Assim, talvez os diferentes casos mencionados também compartilham dos riscos inerentes à presunção de realizar a justiça por conta própria, isto é, o de amplificar a injustiça ou gerar outras. Não é impossível que o carro esteja estacionado na vaga de deficiente por razões alheias à vontade do motorista. E como diferenciar, afinal, um caso de linchamento e o episódio de Maringá?

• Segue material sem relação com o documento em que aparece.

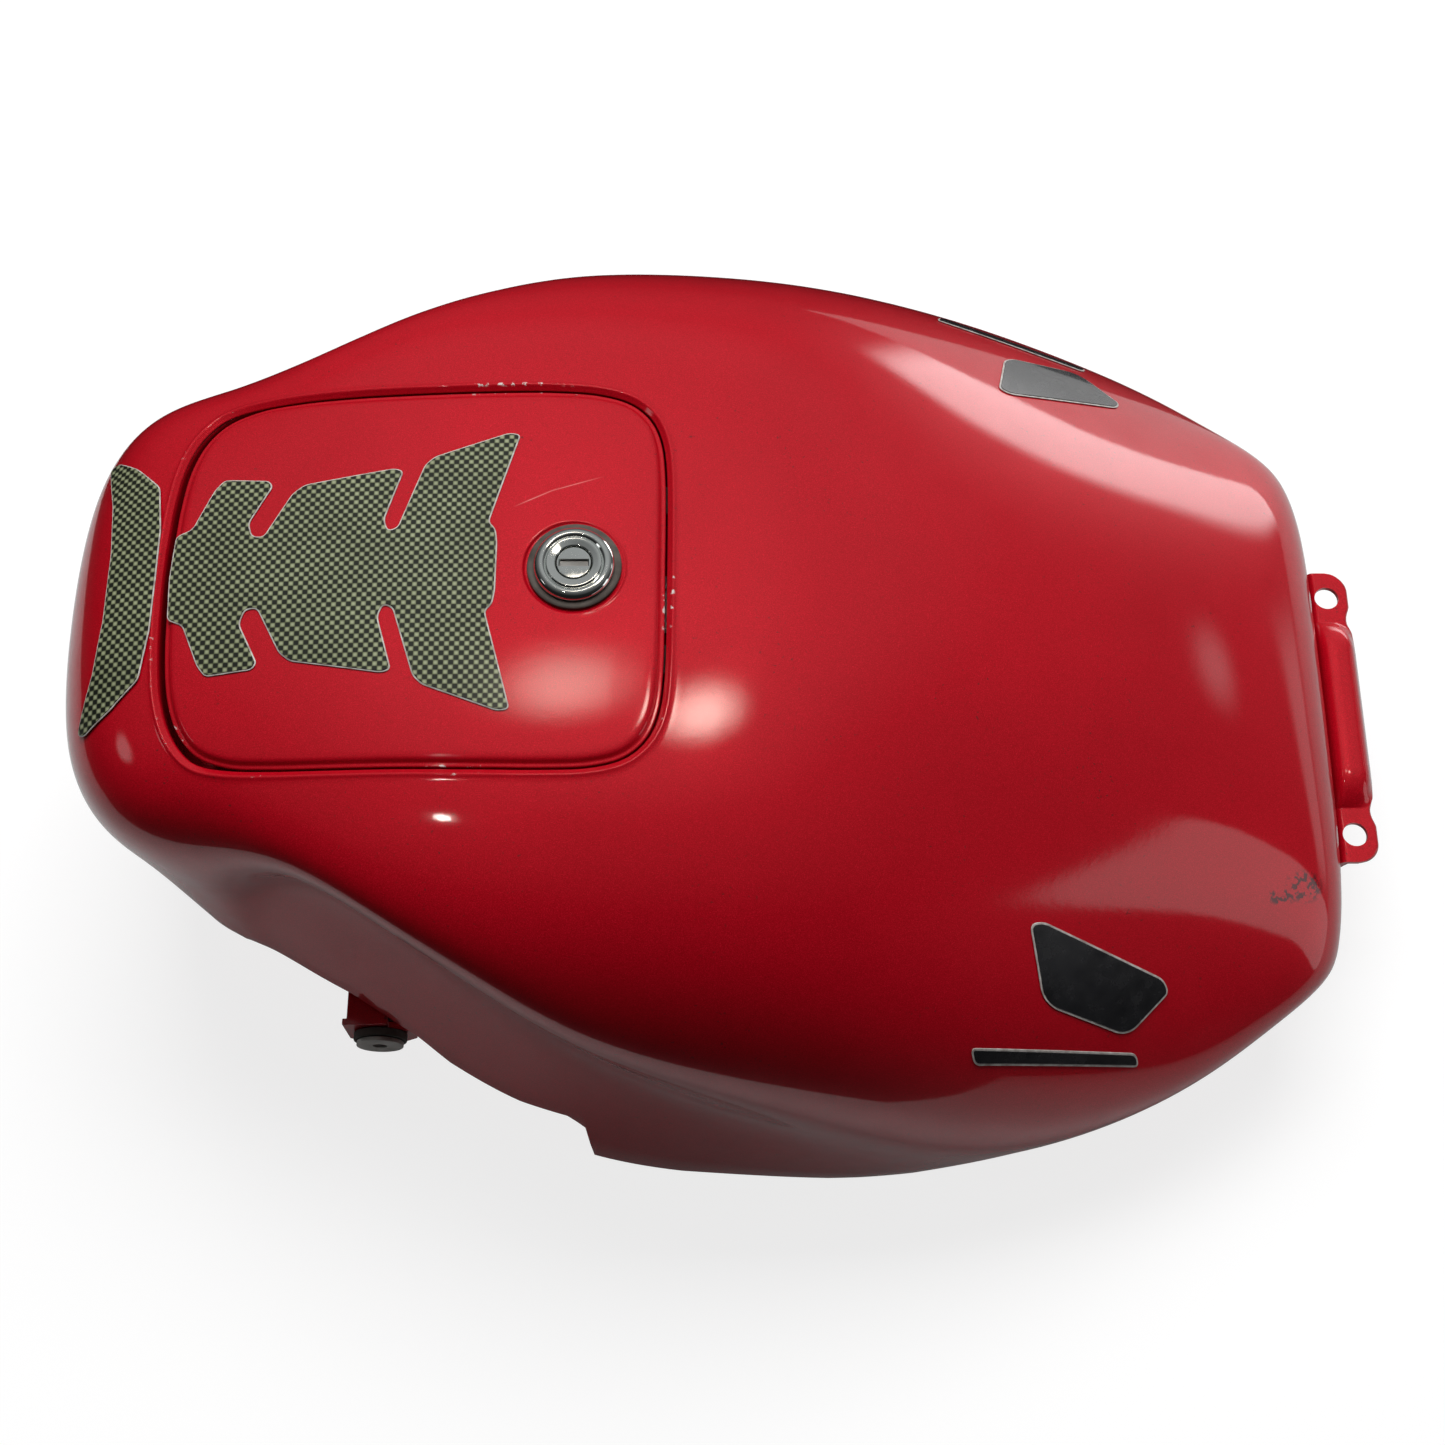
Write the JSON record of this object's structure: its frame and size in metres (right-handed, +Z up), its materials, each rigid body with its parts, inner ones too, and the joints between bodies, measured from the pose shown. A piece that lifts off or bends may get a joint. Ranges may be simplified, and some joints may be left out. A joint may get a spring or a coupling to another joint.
{
  "type": "fuel tank",
  "caption": "Pressed steel motorcycle fuel tank with knee hollows, a hinged lockable flap over the filler cap, tank pads, a front bracket and side lugs.",
  "frame": {"origin": "centre of the overall box in plan, on the plane the side tabs stand on", "axes": "+X to the front of the tank, +Y to its left, +Z up"},
  "size_m": [0.6112, 0.4282, 0.2367],
  "materials": {
    "red_paint": "candy red metallic with clear coat",
    "plated_steel": "zinc plated",
    "chrome": "polished",
    "rubber": "matt, slightly worn",
    "cast_alloy": "dull cast",
    "black_plastic": "fine texture",
    "carbon_pad": "carbon look checker under clear resin",
    "badge": "gloss sticker"
  },
  "bodies": {
    "tank": {"tank_skin": "red_paint", "base_pan": "red_paint", "filler_well": "red_paint", "front_bracket": "red_paint", "side_lug_left": "red_paint", "side_lug_right": "red_paint", "hinge_pin": "plated_steel", "hinge_bracket": "plated_steel", "hinge_screw_left": "plated_steel", "hinge_screw_right": "plated_steel", "filler_neck": "plated_steel", "striker_plate": "plated_steel", "drain_tube": "plated_steel", "breather_tube": "plated_steel", "baffle": "plated_steel", "tap_screw_rear": "plated_steel", "tap_screw_front": "plated_steel", "sender_plate": "plated_steel", "sender_screw_1": "plated_steel", "sender_screw_2": "plated_steel", "sender_screw_3": "plated_steel", "sender_screw_4": "plated_steel", "return_nipple": "plated_steel", "flap_buffer_left": "rubber", "flap_buffer_right": "rubber", "tap_gasket": "rubber", "sender_gasket": "rubber", "side_grommet_left": "rubber", "side_grommet_right": "rubber", "neck_ring": "cast_alloy", "tap_body": "cast_alloy", "side_collar_left": "cast_alloy", "side_collar_right": "cast_alloy", "tap_strainer": "black_plastic", "pad_rear": "carbon_pad", "emblem_left": "badge", "emblem_right": "badge", "emblem_bar_left": "badge", "emblem_bar_right": "badge"},
    "flap": {"flap_panel": "red_paint", "flap_inner": "red_paint", "hinge_arm_left": "plated_steel", "hinge_arm_right": "plated_steel", "pad_main": "carbon_pad", "lock_gasket": "rubber", "lock_bezel": "chrome", "lock_body": "plated_steel", "lock_nut": "plated_steel"},
    "lock_core": {"lock_plug": "chrome", "lock_cam": "plated_steel", "cam_nut": "plated_steel"},
    "key_cover": {"key_shutter": "cast_alloy"},
    "cap_core": {"cap_plug": "black_plastic", "cap_gasket": "rubber"},
    "cap_top": {"cap_shell": "black_plastic"},
    "tap_handle": {"tap_lever": "black_plastic"},
    "level_float": {"float_arm": "plated_steel", "float": "black_plastic"}
  },
  "joints": [
    {"name": "flap_hinge", "type": "hinge", "parent": "tank", "child": "flap", "pos_m": [-0.22785, 0, 0.21234], "axis": [0, -1, 0], "range_deg": [0, 85]},
    {"name": "lock_turn", "type": "hinge", "parent": "flap", "child": "lock_core", "pos_m": [-0.07285, 0, 0.22434], "axis": [0, 0, -1], "range_deg": [0, 90]},
    {"name": "key_cover_press", "type": "slide", "parent": "lock_core", "child": "key_cover", "axis": [0, 0, -1], "range_m": [0, 0.0016], "stiffness_N_per_m": 40, "springref_m": -0.0005},
    {"name": "cap_lift", "type": "slide", "parent": "tank", "child": "cap_core", "axis": [0, 0, 1], "range_m": [0, 0.014]},
    {"name": "cap_turn", "type": "hinge", "parent": "cap_core", "child": "cap_top", "pos_m": [-0.13885, 0, 0.19434], "axis": [0, 0, 1], "range_deg": [0, 90]},
    {"name": "tap_turn", "type": "hinge", "parent": "tank", "child": "tap_handle", "pos_m": [-0.11885, 0.135, 0.05234], "axis": [0, 1, 0], "range_deg": [-90, 90]},
    {"name": "float_swing", "type": "hinge", "parent": "tank", "child": "level_float", "pos_m": [0.00615, -0.125, 0.04634], "axis": [0, -1, 0], "range_deg": [0, 50]}
  ]
}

Se não formos capazes de ver uma diferença “de natureza” entre os casos assim focalizados, isso não significa que as demais diferenças contextuais que dão significado aos dois tipos de ação não sejam decisivas aqui – ao menos para os sentimentos que nos geram. Os casos são muito diferentes, é óbvio, na gravidade da infração com que os presumidos justiceiros cometem para reparar a justiça (se é que a colagem dos papeizinhos é tipificada como uma infração). São muito diferentes também na presunção com que a culpa está sendo imputada, pois o carro estacionado é em si mesmo a evidência de uma infração. Ainda, no direito que se concede àquele que se pretende punir a se defender: pois no caso de Maringá a própria reação do motorista acaba por denunciar a sua consciência de estar cometendo uma contravenção. Em um caso a transgressão é bem humorada, noutro é assassina. Num caso a inteligência, noutro a pura ira. Mas talvez a principal diferença resida no sentido que cada um dos gestos ganha no seu contexto: se um caso de linchamento é indeterminado quanto à sua motivação efetiva, a pegadinha politicamente correta veicula expressamente uma mensagem de defesa das regras de respeito coletivo sistematicamente violadas. E talvez seja por isso principalmente que ele nos move a uma certa solidariedade (isto é, a nós que não nos limitamos a olhar para o motorista como um otário que se deixou pegar no pulo, mas como a alguém que deveria compreender adequadamente o significado da lição). Talvez, pouco a pouco, nos tornemos mais numerosos e possamos gastar melhor nossa energia.